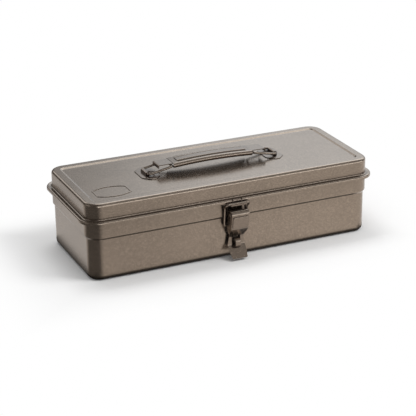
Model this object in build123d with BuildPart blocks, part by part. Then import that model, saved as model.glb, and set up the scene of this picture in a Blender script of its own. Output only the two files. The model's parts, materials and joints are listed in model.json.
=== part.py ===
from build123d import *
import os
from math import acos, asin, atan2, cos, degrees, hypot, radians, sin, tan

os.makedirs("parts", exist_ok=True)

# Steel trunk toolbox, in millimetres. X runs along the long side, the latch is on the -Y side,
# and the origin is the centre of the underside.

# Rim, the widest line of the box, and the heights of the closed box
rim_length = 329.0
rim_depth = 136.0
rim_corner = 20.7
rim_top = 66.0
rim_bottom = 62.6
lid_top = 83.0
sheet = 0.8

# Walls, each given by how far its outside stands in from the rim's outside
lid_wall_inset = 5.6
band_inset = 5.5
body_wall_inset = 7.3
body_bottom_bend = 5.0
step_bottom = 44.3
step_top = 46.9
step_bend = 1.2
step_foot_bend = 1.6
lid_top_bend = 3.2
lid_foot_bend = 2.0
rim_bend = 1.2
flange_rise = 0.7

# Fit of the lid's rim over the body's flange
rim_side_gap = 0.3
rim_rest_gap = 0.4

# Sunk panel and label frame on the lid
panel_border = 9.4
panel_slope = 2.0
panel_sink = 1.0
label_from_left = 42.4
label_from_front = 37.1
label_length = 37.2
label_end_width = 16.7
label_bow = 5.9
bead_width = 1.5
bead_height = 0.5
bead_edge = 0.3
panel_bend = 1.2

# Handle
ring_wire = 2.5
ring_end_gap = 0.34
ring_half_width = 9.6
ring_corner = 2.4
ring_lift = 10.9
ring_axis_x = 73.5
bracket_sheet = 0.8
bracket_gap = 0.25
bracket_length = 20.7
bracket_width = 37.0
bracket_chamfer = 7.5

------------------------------

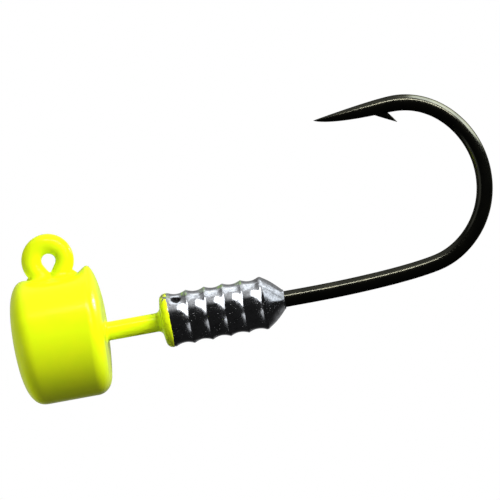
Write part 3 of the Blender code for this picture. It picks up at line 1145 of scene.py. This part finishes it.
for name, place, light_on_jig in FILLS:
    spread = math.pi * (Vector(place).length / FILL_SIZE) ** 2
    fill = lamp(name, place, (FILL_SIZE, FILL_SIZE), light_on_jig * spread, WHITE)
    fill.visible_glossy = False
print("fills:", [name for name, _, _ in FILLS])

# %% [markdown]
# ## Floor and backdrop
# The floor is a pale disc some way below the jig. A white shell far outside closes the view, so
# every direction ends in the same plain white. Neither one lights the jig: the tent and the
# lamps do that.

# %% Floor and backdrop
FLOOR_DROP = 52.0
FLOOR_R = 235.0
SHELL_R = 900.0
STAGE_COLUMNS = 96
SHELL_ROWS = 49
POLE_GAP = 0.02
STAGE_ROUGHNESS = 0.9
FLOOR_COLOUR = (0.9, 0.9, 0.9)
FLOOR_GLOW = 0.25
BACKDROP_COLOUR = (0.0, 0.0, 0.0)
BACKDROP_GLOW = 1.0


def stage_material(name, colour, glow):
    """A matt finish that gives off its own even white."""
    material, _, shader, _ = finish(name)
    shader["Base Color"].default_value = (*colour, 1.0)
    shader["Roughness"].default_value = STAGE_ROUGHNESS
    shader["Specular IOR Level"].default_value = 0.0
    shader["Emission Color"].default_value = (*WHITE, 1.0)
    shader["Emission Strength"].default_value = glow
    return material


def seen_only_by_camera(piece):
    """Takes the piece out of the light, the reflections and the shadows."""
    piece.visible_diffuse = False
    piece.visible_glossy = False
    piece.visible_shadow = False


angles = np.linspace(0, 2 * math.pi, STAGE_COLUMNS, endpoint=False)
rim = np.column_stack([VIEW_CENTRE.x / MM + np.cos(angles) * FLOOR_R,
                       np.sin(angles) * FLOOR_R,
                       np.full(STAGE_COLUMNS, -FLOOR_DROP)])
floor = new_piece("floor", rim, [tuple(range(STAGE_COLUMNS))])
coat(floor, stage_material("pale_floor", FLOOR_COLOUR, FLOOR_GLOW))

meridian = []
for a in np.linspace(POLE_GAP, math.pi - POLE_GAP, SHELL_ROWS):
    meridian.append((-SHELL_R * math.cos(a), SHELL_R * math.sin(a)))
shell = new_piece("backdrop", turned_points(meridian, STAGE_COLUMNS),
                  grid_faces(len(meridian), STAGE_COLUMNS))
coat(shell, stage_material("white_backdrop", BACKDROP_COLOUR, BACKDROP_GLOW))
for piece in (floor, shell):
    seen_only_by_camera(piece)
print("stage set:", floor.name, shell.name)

------------------------------

- Task prompt
Repeat word for word the stretch of lines from the one with "Write part 3" down to the one with "BACKDROP_GLOW = 1.0", both included.

- Reply
Write part 3 of the Blender code for this picture. It picks up at line 1145 of scene.py. This part finishes it.
for name, place, light_on_jig in FILLS:
    spread = math.pi * (Vector(place).length / FILL_SIZE) ** 2
    fill = lamp(name, place, (FILL_SIZE, FILL_SIZE), light_on_jig * spread, WHITE)
    fill.visible_glossy = False
print("fills:", [name for name, _, _ in FILLS])

# %% [markdown]
# ## Floor and backdrop
# The floor is a pale disc some way below the jig. A white shell far outside closes the view, so
# every direction ends in the same plain white. Neither one lights the jig: the tent and the
# lamps do that.

# %% Floor and backdrop
FLOOR_DROP = 52.0
FLOOR_R = 235.0
SHELL_R = 900.0
STAGE_COLUMNS = 96
SHELL_ROWS = 49
POLE_GAP = 0.02
STAGE_ROUGHNESS = 0.9
FLOOR_COLOUR = (0.9, 0.9, 0.9)
FLOOR_GLOW = 0.25
BACKDROP_COLOUR = (0.0, 0.0, 0.0)
BACKDROP_GLOW = 1.0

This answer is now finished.